The ACA affordability percentage is used to determine if ACA employer penalties may apply to employer-provided coverage. An employer’s health coverage will be considered affordable as long as the employee’s required contribution for the lowest-cost, self-only coverage does not exceed 9.96% of their income (or an IRS-approved safe harbor equivalent, such as the W-2, rate-of-pay, or federal poverty line methods). For example, under the federal poverty line safe harbor, monthly employee contributions will need to remain below approximately $129.89 in 2026.

In addition to increasing the affordability percentages, the IRS also increased the penalties for failing to meet those percentages.  For plan years beginning in 2026, both of the ACA penalties related to employer-provided health insurance will rise significantly.

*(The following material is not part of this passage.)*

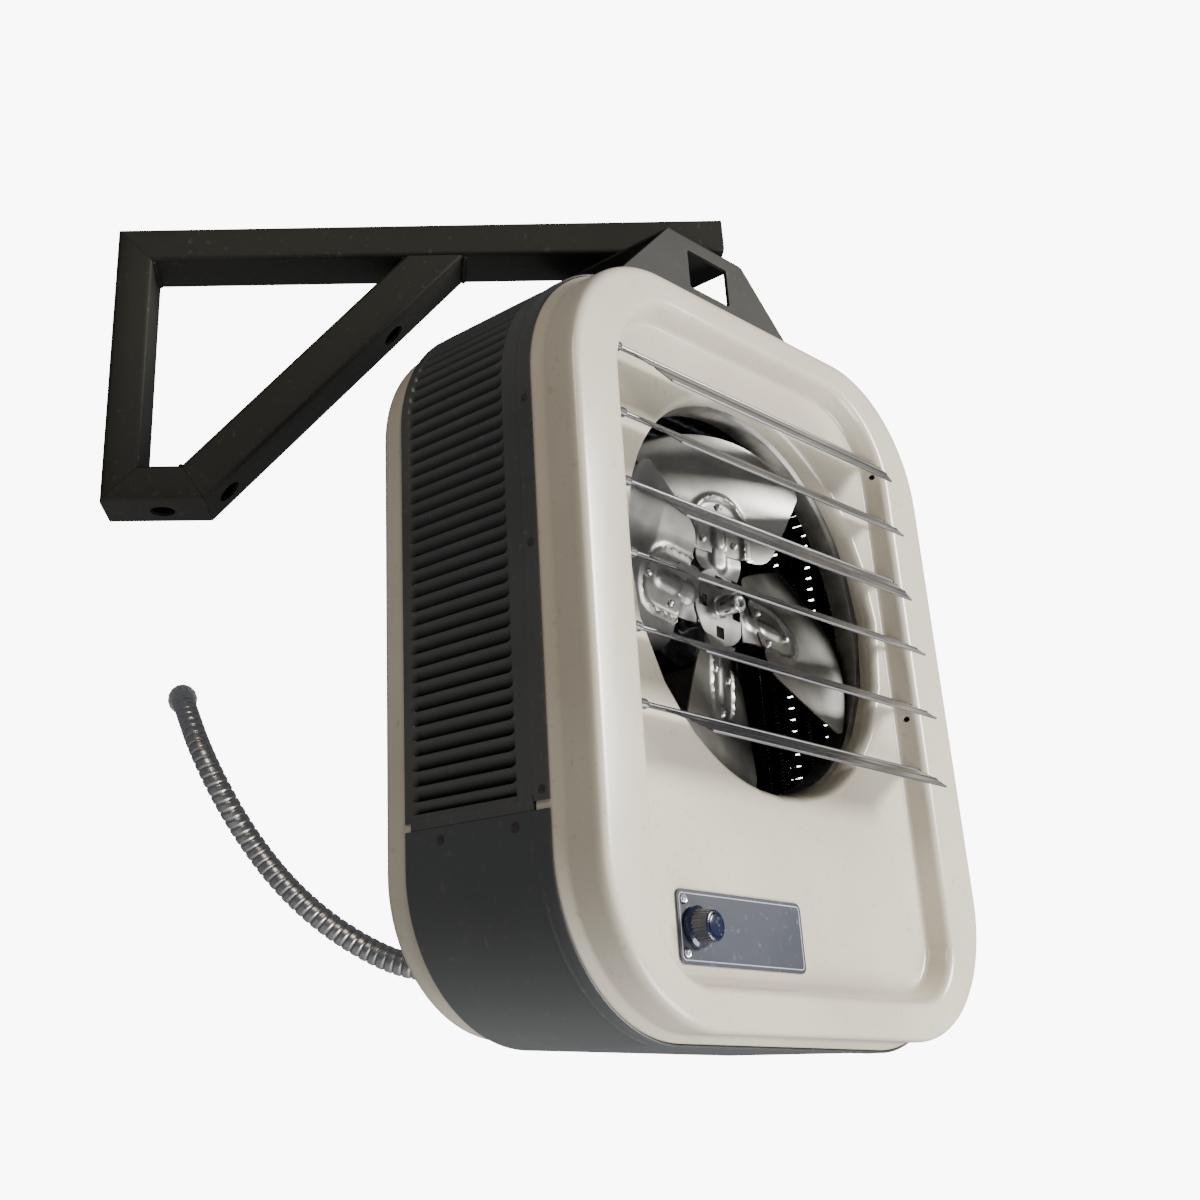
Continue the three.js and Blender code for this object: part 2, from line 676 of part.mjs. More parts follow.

For 2026, the penalty for not offering minimum essential coverage (MEC) to at least 95% of full-time employees (known as the §4980H(a) penalty) increases to $3,340 per full-time employee after the first 30 employees. That is an increase from $2,900 in 2025. Meanwhile, the §4980H(b) penalty, triggered when coverage is either unaffordable or lacks minimum value and a full-time employee receives a subsidy on the exchange, will rise to $5,010 per affected employee, up from $4,350.  These penalties are indexed annually based on the premium adjustment percentage, which reflects projected growth in health insurance premiums.

With penalties reaching historic highs and the affordability threshold increasing, employers should carefully review their health plan contributions and eligibility policies to ensure compliance. These updates underscore the importance of regular benefits audits and accurate ACA reporting to avoid costly IRS assessments.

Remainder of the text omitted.